System Administration Guide, Volume 1

Commonly Used Mount Options

The table below describes the commonly used mount options that you can specify with the -o option of the mount command. If you specify multiple options, separate them with commas (no spaces). For example, -o ro,nosuid.

For a complete list of mount options for each file system type, refer to the specific mount command man pages (for example, mount_ufs(1M)).

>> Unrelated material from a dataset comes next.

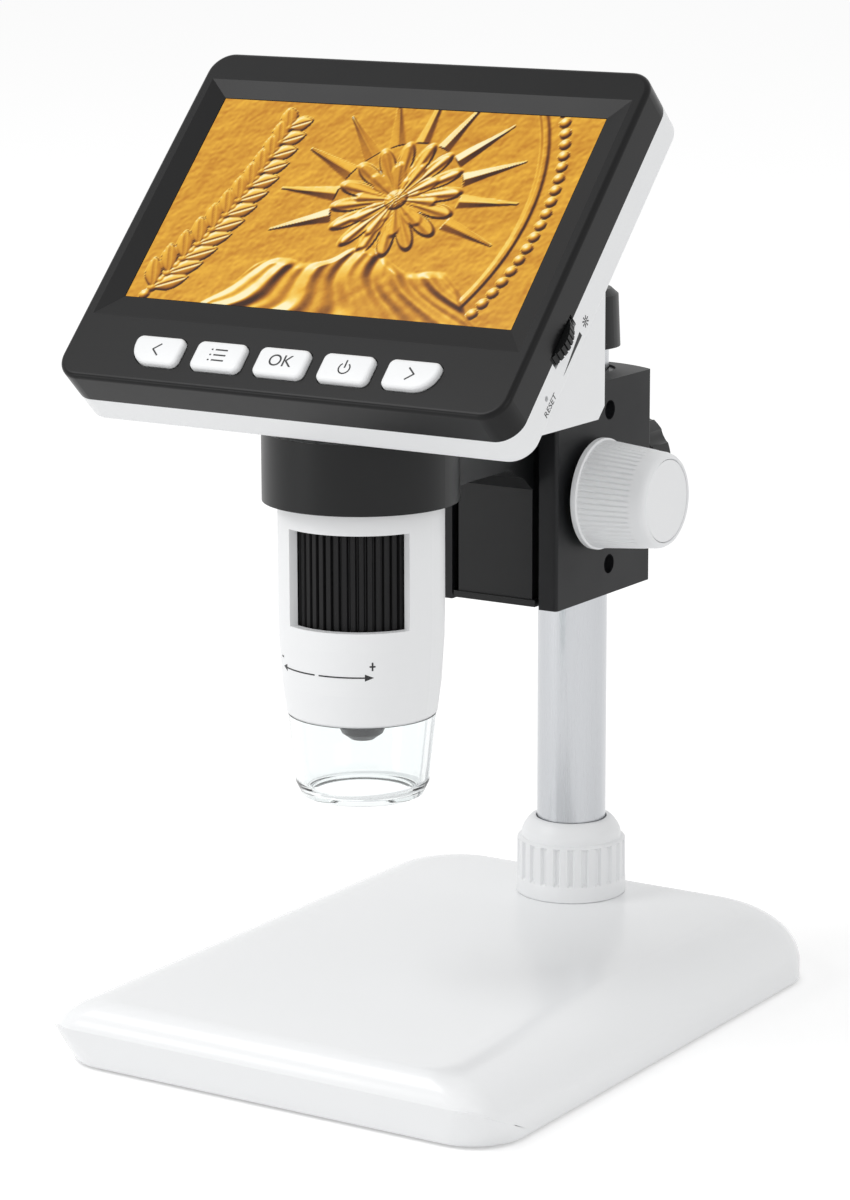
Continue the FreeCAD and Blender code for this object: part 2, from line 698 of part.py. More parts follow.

Table 36-3 Commonly Used -o Mount Options

Option 

File System 

Description 

bg | fg

NFS 

If the first attempt fails, retries in the background (bg) or in the foreground (fg). This option is safe for non-critical vfstab entries. The default is fg.

hard | soft

NFS 

Specifies the procedure if the server does not respond. soft indicates that an error is returned. hard indicates that the retry request is continued until the server responds. The default is hard.

intr | nointr

NFS 

Specifies whether keyboard interrupts are delivered to a process that is hung while waiting for a response on a hard-mounted file system. The default is intr (interrupts allowed).

largefiles | nolargefiles

UFS 

Enables you to create files larger than 2 Gbytes. The largefiles option means that a file system mounted with this option might contain files larger than 2 Gbytes, but it is not a requirement. The default is largefiles. If the nolargefiles option is specified, the file system could not be mounted on a system running Solaris 2.6 or compatible versions.

logging | nologging

UFS 

Enables logging for the file system. UFS logging is the process of storing transactions (changes that make up a complete UFS operation) into a log before the transactions are applied to the UFS file system. Logging helps prevent UFS file systems from becoming inconsistent, which means fsck can be bypassed. Bypassing fsck reduces the time to reboot a system if it crashes, or after a system is shutdown uncleanly.

The log is allocated from free blocks on the file system, and is sized approximately 1 Mbyte per 1 Gbyte of file system, up to a maximum of 64 Mbytes. The default is nologging.

noatime

UFS 

Suppresses access time updates on files, except when they coincide with updates to the ctime or mtime. See stat(2). This option reduces disk activity on file systems where access times are unimportant (for example, a Usenet news spool). The default is normal access time (atime) recording.

remount

All 

Changes the mount options associated with an already-mounted file system. This option can generally be used with any option except ro, but what can be changed with this option is dependent on the file system type.

retry=n

NFS 

Retries the mount operation when it fails. n is the number of times to retry.

ro | rw

CacheFS, NFS, PCFS, UFS, S5FS 

Specifies read/write or read-only. If you do not specify this option, the default is read/write. The default option for HSFS is ro.

suid | nosuid

CacheFS, HSFS, NFS, S5FS, UFS 

Allows or disallows setuid execution. The default is to allow setuid execution.